# Freezing - yes or no?



## Gangstarrrrr (Mar 4, 2013)

Looking at the other thread running, it's interesting to read a variety of opinions.

So the question is, are you pro or anti freezing?

I'm pro. Simply because I order more than I can consume in a few weeks to take advantage of shipping costs and to ensure I never have period of no coffee. My palette isn't yet able to discern the effects of coffee which has previously been frozen, if it does impact that.


----------



## garydyke1 (Mar 9, 2011)

No. But then I utilise subscriptions to remove the issue of postage costs, and, the hastle of ordering. Im enjoying coffee which is >3-4 weeks from roast date on a regular basis due to being away from home etc

I think coffee is fine to be frozen in emergencies if it is then going to be used quickly after defrosting (a day or two IMO) otherwise shot quality falls away rapidly, and brewed coffee really suffers


----------



## Spazbarista (Dec 6, 2011)

I freeze. I usually buy a kilo or so at a time as I don't want a weekly 25 mile round trip, nor do I want the total postage costing more than the beans. A kilo lasts me a month and the last two 250g bags to come out of the freezer are usually in decent shape.

Each to his own on this one.

I once bought a load of Bolovens coffee in Laos, froze it, forgot about it, and when I took it out it was amazing.


----------



## Gangstarrrrr (Mar 4, 2013)

Think I will have to rework how I work my freezing process. I generally remove 200-250g at a go from the freezer. From what I'm reading it might be better to aim for much smaller amounts, more often.


----------



## ronsil (Mar 8, 2012)

If I do need to freeze beans I break them down to approx daily doses & then freeze. I use the small 80/100 grams 'Lock & Lock' for this purpose. Works well

Defrost approx 3 hours, not overnight


----------



## Daren (Jan 16, 2012)

I normally split a kilo bag as it lasts me a month. To my unsophisticated palate I can't tell any difference from a bag of beans that have been frozen and one that hasn't. I split the kilo bag into 4 and freeze 3 250g bags and drink the other.
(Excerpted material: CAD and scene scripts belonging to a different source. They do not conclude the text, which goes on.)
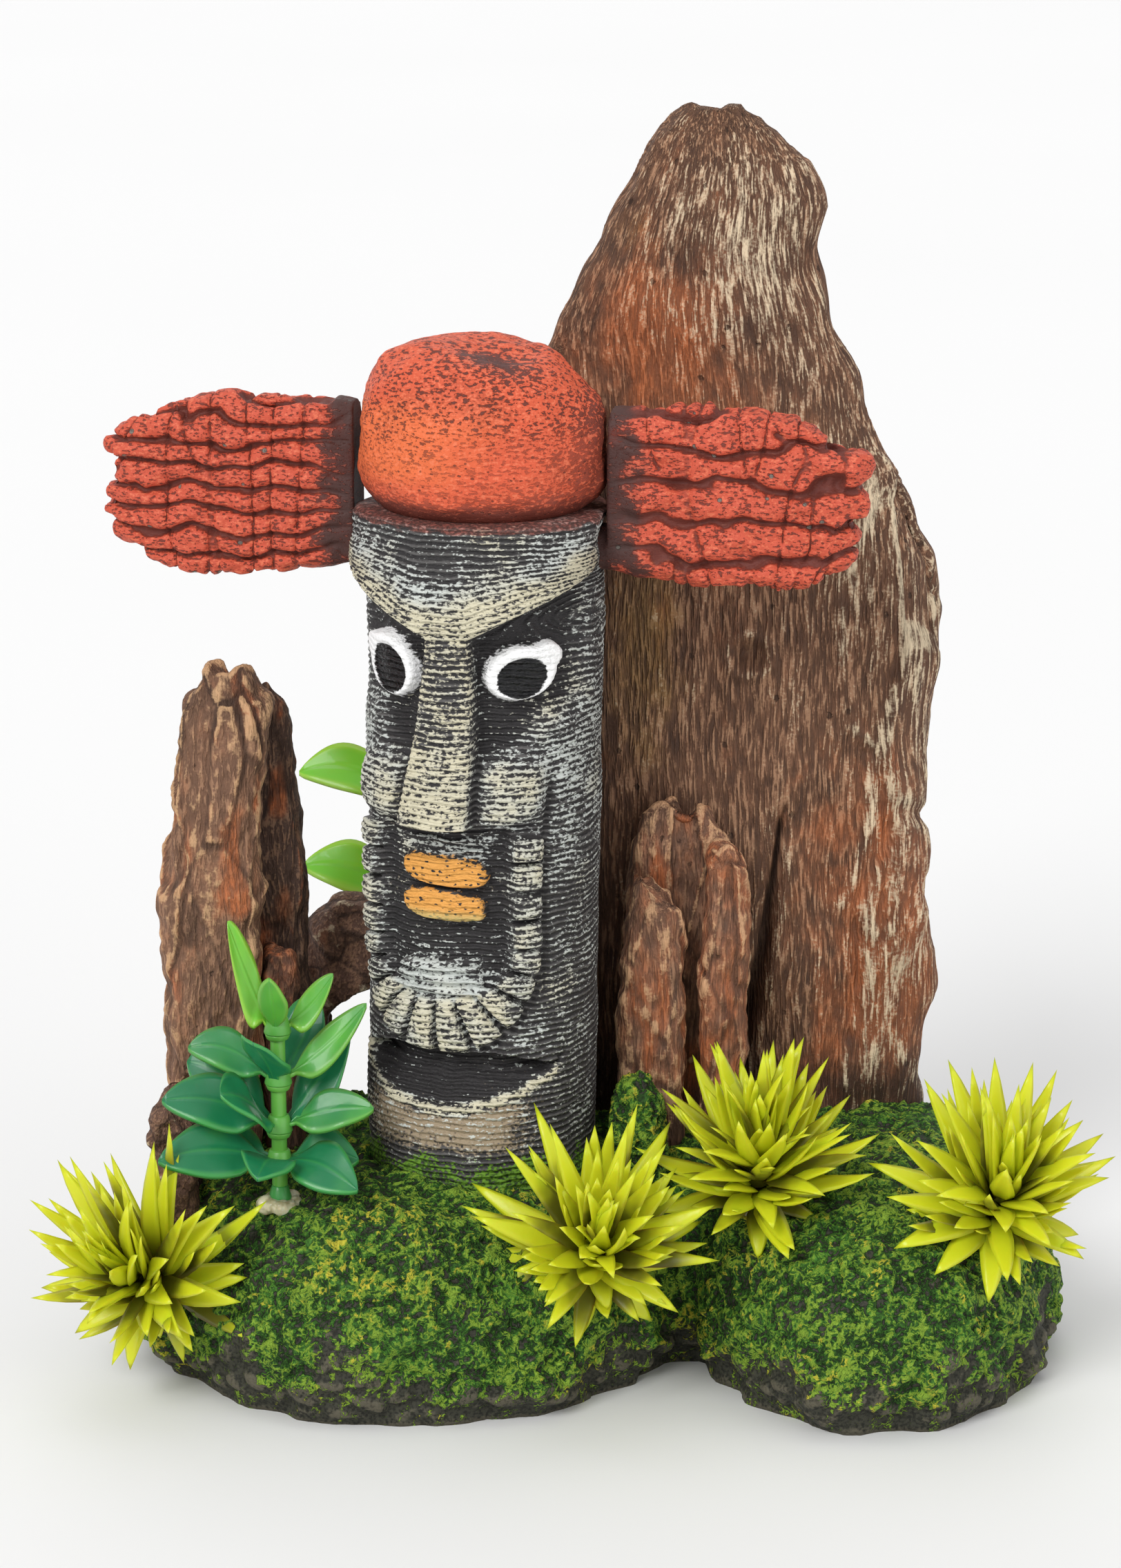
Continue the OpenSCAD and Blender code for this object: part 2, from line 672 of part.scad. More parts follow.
module tuft_stem(tuft) {
    color([0.60, 0.62, 0.16]) grass_stem(plants[tuft[0]], tuft[0] * 2 + 9);
}

// Rings of glue round every stem, sunk in the rock
module glue_beads() {
    color([0.88, 0.87, 0.80])
        for (p = plants)
            at_plant(p) translate([0, 0, -bead_sink])
                difference() {
                    union() {
                        cylinder(h = bead_h - bead_cone, r = bead_r, $fn = sides);
                        translate([0, 0, bead_h - bead_cone])
                            cylinder(h = bead_cone, r1 = bead_r, r2 = bead_r - bead_cone, $fn = sides);
                    }
                    translate([0, 0, -eps])
                        cylinder(h = bead_h + 2 * eps, r = stem_r + glue_gap, $fn = sides);
                }
}

mossy_base();
totem_column();
red_topknot();
left_wing();
right_wing();
driftwood_slab();
stump_crest();
stump_left_prong();
stump_right_prong();
left_post_front();
left_post_back();
arch_rock();
arch_plank();
corner_rock();
moss_knob();
broadleaf_stem();
broadleaf_lower_whorl();
broadleaf_middle_whorl();
broadleaf_upper_whorl();
broadleaf_top_sprig();
rear_plant_stem();
rear_plant_lower_whorl();
rear_plant_upper_whorl();
tuft_stem(left_grass);  // grass_left_stem
tuft_rosette(left_grass, 1, outer_z);  // grass_left_outer
tuft_rosette(left_grass, 2, inner_z);  // grass_left_inner
tuft_stem(centre_grass);  // grass_centre_stem
tuft_rosette(centre_grass, 1, outer_z);  // grass_centre_outer
tuft_rosette(centre_grass, 2, inner_z);  // grass_centre_inner
tuft_stem(middle_grass);  // grass_middle_stem
tuft_rosette(middle_grass, 1, outer_z);  // grass_middle_outer
tuft_rosette(middle_grass, 2, inner_z);  // grass_middle_inner
tuft_stem(right_grass);  // grass_right_stem
tuft_rosette(right_grass, 1, outer_z);  // grass_right_outer
tuft_rosette(right_grass, 2, inner_z);  // grass_right_inner
glue_beads();
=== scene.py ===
import itertools
import math

import bmesh
import bpy
import numpy as np
from bpy.props import FloatProperty, FloatVectorProperty, IntProperty, PointerProperty
from bpy.types import Operator, Panel, PropertyGroup
from mathutils import Matrix, Vector


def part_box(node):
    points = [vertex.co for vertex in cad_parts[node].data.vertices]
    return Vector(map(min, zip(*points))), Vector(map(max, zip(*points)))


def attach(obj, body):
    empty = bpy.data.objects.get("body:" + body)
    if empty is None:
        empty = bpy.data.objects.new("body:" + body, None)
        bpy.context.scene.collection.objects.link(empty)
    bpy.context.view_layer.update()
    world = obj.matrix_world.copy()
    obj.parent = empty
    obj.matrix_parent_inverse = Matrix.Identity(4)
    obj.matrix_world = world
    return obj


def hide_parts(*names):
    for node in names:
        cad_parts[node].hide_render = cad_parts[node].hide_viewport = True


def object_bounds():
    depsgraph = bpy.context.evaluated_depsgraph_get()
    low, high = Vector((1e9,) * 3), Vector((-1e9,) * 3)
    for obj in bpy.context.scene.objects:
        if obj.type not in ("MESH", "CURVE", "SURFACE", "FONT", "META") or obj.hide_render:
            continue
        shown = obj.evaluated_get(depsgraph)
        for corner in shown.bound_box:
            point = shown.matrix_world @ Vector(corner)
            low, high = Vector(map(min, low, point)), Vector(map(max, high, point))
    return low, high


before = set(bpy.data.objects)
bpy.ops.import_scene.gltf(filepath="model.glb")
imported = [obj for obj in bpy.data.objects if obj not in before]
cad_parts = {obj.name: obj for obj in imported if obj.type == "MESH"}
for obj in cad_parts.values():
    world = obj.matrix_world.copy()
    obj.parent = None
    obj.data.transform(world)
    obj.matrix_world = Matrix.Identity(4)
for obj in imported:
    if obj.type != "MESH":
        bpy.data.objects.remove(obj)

bl_info = {
    "name": "Tiki figure ornament",
    "version": (1, 0, 0),
    "blender": (4, 5, 0),
    "location": "3D View > Sidebar > Tiki figure",
    "description": "Sculpts, moulds and paints the tiki figure ornament over its fixed frame",
    "category": "Add Mesh",
}

CAD_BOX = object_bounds()
MM = 0.001
BENCH = 1 / MM  # the pieces are sculpted in millimetres and end in metres


def box_mm(node):
    """A CAD node's lowest and highest corners, in millimetres."""
    low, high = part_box(node)
    return np.array(low) * BENCH, np.array(high) * BENCH


KNOT_LOW, KNOT_HIGH = box_mm("red_topknot")
KNOT_R = (KNOT_HIGH[0] - KNOT_LOW[0]) / 2
AXIS = (KNOT_LOW[:2] + KNOT_HIGH[:2]) / 2
COLUMN_LOW, COLUMN_HIGH = box_mm("totem_column")
COLUMN_TOP = COLUMN_HIGH[2]
KNOT_OVERHANG = 0.7
COLUMN_R = KNOT_R - KNOT_OVERHANG
PEG_R = 3.5
PEG_DEPTH = COLUMN_TOP - KNOT_LOW[2]
ROCK_TOP = box_mm("mossy_base")[1][2]
WING_TURN = math.radians(9)


# ---- sculpting maths ------------------------------------------------------------------------


def ease(value, low, high):
    """0 below low, 1 above high, and a smooth rise between."""
    share = np.clip((value - low) / (high - low), 0, 1)
    return share * share * (3 - 2 * share)


def bell(value, width):
    """1 at zero, falling away smoothly on both sides."""
    return np.exp(-((value / width) ** 2))


def lay(under, over, cover):
    """over laid on under where cover is 1."""
    return under + (over - under) * cover


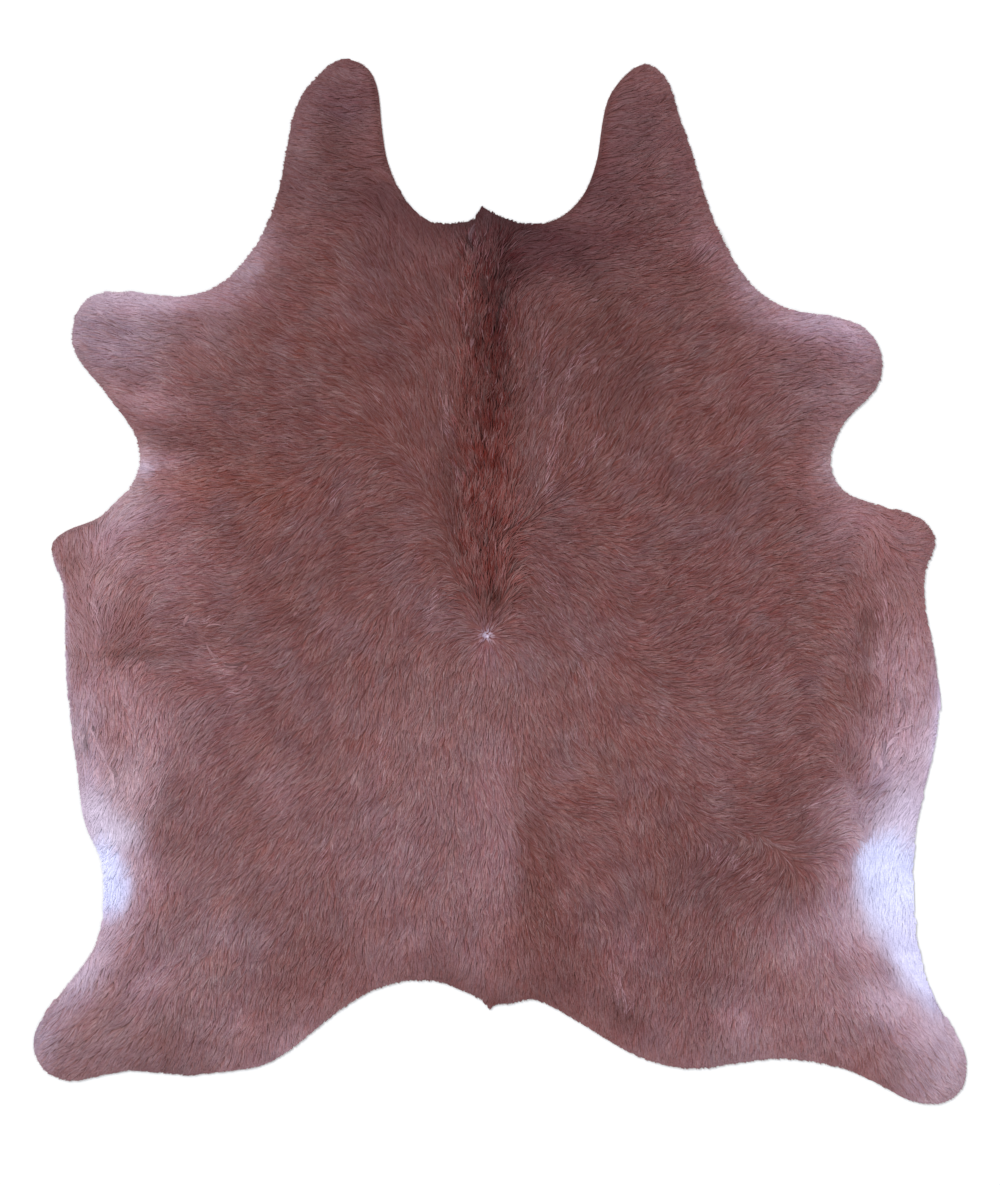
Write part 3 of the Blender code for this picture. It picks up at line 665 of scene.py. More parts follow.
def mottled(colour, x, y):
    """The coat's colour, softly uneven: redder here, lilac there, with painted shade in creases and painted
    light on ridges.
    """
    brown = 1 - whiteness(colour)
    red = np.clip(mottle_red(x, y) + 0.6 * middling(y, x), 0, 1) * brown * (1 - 0.75 * near_edge(x, y))
    red = red * (1 - 0.7 * step(colour[:, 0], 0.22, 0.4))
    lilac = np.clip(mottle_grey(x, y) + 0.6 * middling(-x, y), 0, 1) * brown * step(colour[:, 0], 0.08, 0.2)
    light = 1 + brown * (0.07 * mottle_light(x, y) + 0.08 * middling(x, y) + 0.06 * fine(x, y))
    # Painted shade in the creases and painted light on the ridges, by how far the coat dips or rises there.
    light = light * (1 - CREASE_PAINTED_SHADE * np.clip(crease_depth(x, y) / CREASE_FULL, -1, 1.4))
    colour = colour * light[:, None]
    bright = colour.mean(1, keepdims=True)
    colour = towards(colour, bright * np.array(MOTTLE_RED), MOTTLE_STRENGTH * red)
    return towards(colour, bright * np.array(MOTTLE_LILAC), MOTTLE_STRENGTH * lilac)


def near_line(x, y, x0, y0, x1, y1, half):
    """1 on the line between two places, fading to 0 beside it and softly at its ends. All in millimetres."""
    ax, ay, bx, by = (v * MM for v in (x0, y0, x1, y1))
    run = (bx - ax) ** 2 + (by - ay) ** 2
    t = ((x - ax) * (bx - ax) + (y - ay) * (by - ay)) / run
    kept = np.clip(t, 0, 1)
    gap = np.hypot(x - ax - kept * (bx - ax), y - ay - kept * (by - ay))
    ends = step(t, -0.12, 0.2) * (1 - step(t, 0.8, 1.12))
    return ends * np.exp(-((gap / (half * MM)) ** 2))


def tuft_share(x, y):
    """How much of the hair is pale at each place, as paler hair and painted sheen."""
    return np.max([row[-1] * near_line(x, y, *row[1:-1]) for row in PALE_TUFTS], axis=0)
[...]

When I use the frozen bags (over the course of a week) they taste the same as the unfrozen to me?

Most of my drinks are milk based so perhaps that's the reason I can't distinguish any flavour degradation.


----------



## dabac (Oct 2, 2013)

Daren said:


> I normally split a kilo bag as it lasts me a month. To my unsophisticated palate I can't tell any difference from a bag of beans that have been frozen and one that hasn't. I split the kilo bag into 4 and freeze 3 250g bags and drink the other. When I use the frozen bags (over the course of a week) they taste the same as the unfrozen to me?


I do exactly the same; when I just take them out of the freezer, for the next few days the beans seem great.. however it seems to me that they are aging more rapidly than the ones not previously frozen; the last couple of days I seem to be having a harder time getting a good shot, and almost always need to adjust the grind.. The solution might definitely be splitting into and freezing smaller doses, but I've been a bit lazy to do that so far


----------



## Daren (Jan 16, 2012)

Maybe I'll give it a go next time. I've got loads of resealable bags so nothing to loose.


----------



## Fevmeister (Oct 21, 2013)

Lots of vids on youtube. One is the Seattle coffee gear one that does a taste test between frozen and non frozen (air tight stored)


----------